No governo, a conversa é um pouco diferente: o presidente deve explicações aos cidadãos. Não por cálculo eleitoral, mas por obrigação mesmo. O grupo que ocupa temporariamente as funções de governo deve prestar contas, sempre, à população, porque esse é o espírito de uma República democrática. E quem a preside encarna esses valores.

Manobras, obstruções, protelações feitas para postergar o conhecimento da verdade são, para o partido, um risco eleitoral e, para o governo, o descumprimento de uma norma institucional. Refregas em torno do regimento parlamentar são normais. Algumas questões podem ser objeto dessa queda-de-braço de bancadas. Outras, não.

A base governista tentou impedir a CPI e foi derrotada. Perdida a primeira briga, venceu a segunda: aprovou para dirigir a CPI uma chapa de sua confiança. Há dois cenários: ou a dupla Delcídio-Serraglio fica mais independente, ou os olhos da opinião pública vão se desviar para onde estiver havendo realmente apuração. Diariamente, a bancada governista faz pequenas manobras para protelar depoimentos e evitar o inevitável.

Em outro front, o presidente Lula fez uma oferta ao PMDB. Daria quatro ministérios se o partido o apoiasse mais. O PMDB não concordou em ampliar o seu apoio, mas, mesmo assim, o presidente Lula vai manter a oferta de mais ministérios.

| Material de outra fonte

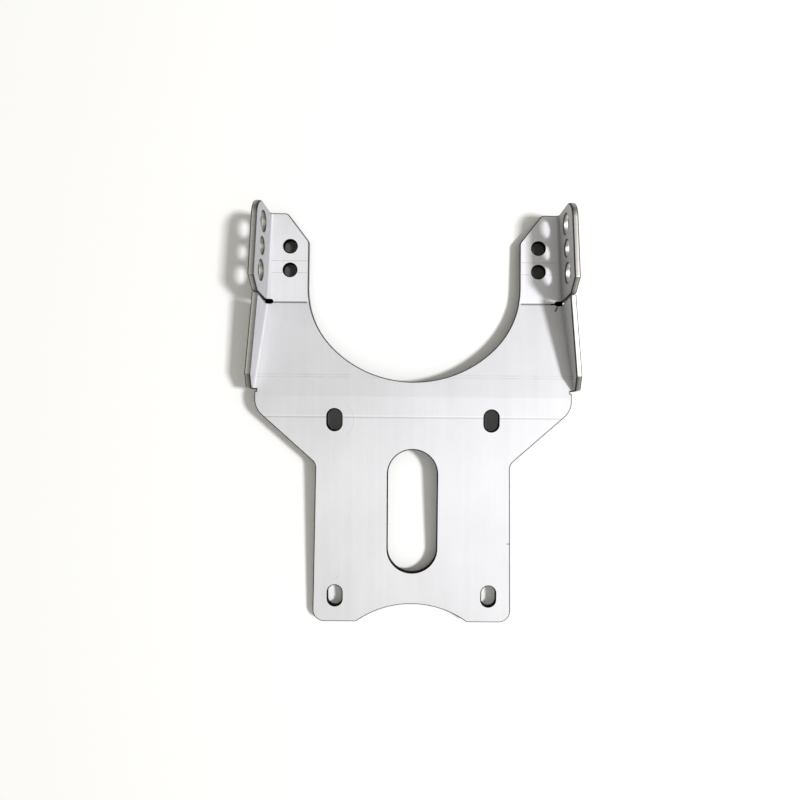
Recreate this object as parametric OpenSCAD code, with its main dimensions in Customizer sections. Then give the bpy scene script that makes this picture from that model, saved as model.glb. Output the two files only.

O governo parece um bólido desgovernado. Vai para todos os lados e não chega a lugar algum.

A crise é grave. Há mais em jogo do que parece. O governo deve ajudar a esclarecer todas as dúvidas até para proteger o essencial do seu projeto político e das instituições brasileiras. Além dos tristes episódios de caixinhas nas estatais, há a ainda não desmentida denúncia de que dirigentes do PT se reuniam no Palácio do Planalto para decidir sobre as nomeações para os cargos governamentais. Isso é profundamente irregular e revela a natureza promíscua de relações entre o partido e o governo. Com tudo isso em jogo e exigindo explicação, a base governista passou seis horas na quarta-feira lutando para manter em sigilo as contas bancárias de Marcos Valério. Definitivamente o governo perdeu a noção das coisas.